Although antioxidants have been widely profitable in the dietary supplement industry for its provided benefits, new research has found that these supplements can actually worsen cancer in patients.
The common claim behind antioxidants is their ability to protect users from cancer. According to IFL Science, "this is supposedly because they can counteract other molecules known as 'reactive oxygen species' or 'free radicals' that can be created in our cells and then damage DNA, potentially leading to cancer."
Writer Victoria Sanz-Moreno explains:
"My colleagues at King's College London and I recently published research in the Journal of the National Cancer Institute highlighting that free radical are not just damaging agents. Our work adds to the growing evidence that antioxidant supplements can, in some circumstances, do more harm than good."
Furthermore, Newsweek explains that researchers from the University of Texas Southwestern Center found that these antioxidants can actually speed up the spread and growth of cancer cells in mice:
"For the study, researchers tested the prevention of metastasis - the spreading of cancer cells - by transplanting human skin cancer cells, or melanoma, to mice. Some of the cells had been treated with N-acetylcysteine (NAC), an antioxidant sometimes used to treat patients with HIV/AIDS and in nutritional supplements, reports The Washington Post. Another group of mice was given nothing."
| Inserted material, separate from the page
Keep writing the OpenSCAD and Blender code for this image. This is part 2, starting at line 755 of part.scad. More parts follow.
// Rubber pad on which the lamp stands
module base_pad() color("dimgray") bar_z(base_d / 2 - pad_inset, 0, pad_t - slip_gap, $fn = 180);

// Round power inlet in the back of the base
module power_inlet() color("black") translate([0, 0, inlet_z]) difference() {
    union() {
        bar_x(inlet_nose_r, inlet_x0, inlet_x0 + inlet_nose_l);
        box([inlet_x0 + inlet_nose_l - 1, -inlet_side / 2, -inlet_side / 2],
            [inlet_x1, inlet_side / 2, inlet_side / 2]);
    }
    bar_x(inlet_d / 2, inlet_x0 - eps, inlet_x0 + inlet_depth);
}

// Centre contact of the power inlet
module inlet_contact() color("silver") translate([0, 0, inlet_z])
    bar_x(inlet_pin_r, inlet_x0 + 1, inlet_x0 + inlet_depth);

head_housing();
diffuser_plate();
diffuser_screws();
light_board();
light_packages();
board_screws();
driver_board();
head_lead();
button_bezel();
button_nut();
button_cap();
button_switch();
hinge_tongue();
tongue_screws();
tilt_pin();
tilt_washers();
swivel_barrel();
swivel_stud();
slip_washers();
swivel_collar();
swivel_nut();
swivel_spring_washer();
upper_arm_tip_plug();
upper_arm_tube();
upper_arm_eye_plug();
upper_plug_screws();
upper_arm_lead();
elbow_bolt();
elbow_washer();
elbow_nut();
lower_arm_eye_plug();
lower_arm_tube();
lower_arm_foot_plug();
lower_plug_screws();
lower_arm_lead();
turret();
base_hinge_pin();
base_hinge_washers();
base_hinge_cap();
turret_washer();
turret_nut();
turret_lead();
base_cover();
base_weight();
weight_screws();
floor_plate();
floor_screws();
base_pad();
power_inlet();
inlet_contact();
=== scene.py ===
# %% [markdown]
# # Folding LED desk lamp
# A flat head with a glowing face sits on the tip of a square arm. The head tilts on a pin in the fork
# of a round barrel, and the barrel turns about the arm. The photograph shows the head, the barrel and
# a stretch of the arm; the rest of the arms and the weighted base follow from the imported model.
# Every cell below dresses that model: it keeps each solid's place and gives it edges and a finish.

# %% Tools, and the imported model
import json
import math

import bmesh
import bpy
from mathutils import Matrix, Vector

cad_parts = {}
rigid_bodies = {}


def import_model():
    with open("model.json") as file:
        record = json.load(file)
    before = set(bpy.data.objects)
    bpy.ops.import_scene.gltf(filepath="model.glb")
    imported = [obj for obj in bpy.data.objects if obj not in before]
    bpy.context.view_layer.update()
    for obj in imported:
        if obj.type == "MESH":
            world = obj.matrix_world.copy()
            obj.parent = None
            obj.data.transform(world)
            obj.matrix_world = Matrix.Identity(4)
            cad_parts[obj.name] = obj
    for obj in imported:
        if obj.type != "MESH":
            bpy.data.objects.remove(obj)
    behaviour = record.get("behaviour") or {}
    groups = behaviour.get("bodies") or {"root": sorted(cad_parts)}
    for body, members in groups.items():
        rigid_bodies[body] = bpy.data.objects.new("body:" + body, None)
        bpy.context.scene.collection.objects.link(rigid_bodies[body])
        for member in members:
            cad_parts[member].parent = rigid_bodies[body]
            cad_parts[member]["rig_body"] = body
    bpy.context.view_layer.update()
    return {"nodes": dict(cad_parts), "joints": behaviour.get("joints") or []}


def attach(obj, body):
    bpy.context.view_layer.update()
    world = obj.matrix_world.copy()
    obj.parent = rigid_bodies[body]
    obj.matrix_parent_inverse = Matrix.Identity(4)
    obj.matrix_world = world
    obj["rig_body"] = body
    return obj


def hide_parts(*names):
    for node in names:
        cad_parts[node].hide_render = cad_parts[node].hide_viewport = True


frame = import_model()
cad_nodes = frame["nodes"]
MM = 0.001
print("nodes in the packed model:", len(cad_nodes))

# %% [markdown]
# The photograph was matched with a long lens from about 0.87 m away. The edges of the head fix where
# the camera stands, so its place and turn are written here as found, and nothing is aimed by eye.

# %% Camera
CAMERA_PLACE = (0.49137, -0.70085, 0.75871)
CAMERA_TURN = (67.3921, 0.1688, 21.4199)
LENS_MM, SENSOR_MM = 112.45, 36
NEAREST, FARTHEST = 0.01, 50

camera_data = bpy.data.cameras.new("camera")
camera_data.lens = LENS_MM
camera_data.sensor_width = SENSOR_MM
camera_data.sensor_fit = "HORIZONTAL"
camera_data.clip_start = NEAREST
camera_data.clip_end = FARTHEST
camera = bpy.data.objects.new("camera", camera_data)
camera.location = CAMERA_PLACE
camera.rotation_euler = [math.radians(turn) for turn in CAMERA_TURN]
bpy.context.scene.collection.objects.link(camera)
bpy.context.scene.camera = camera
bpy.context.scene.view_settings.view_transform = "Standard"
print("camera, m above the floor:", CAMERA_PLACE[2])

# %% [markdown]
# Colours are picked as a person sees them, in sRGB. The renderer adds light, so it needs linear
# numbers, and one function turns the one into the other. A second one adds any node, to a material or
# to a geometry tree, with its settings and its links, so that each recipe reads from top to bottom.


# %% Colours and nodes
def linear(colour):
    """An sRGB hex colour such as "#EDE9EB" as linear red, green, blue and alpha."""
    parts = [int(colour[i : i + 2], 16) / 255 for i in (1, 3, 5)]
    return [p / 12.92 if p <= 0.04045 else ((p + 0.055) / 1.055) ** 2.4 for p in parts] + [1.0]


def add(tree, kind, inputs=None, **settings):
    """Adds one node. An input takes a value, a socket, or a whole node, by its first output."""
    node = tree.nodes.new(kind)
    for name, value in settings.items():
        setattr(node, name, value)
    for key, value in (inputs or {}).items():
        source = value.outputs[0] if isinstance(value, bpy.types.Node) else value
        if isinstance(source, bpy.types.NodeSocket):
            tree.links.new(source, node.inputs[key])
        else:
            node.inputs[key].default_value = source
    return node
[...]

CRI Director and Mary McDermott Cook Chair in Pediatric Genetics at UT Southwestern Medical Center Dr. Sean Morrison explains:
"The idea that antioxidants are good for you has been so strong that there have been clinical trials done in which cancer patients were administered antioxidants. [...] Some of those trials had to be stopped because the patients getting the antioxidant were dying faster. Our data suggest the reason for this: cancer cells benefit more from antioxidants than normal cells do."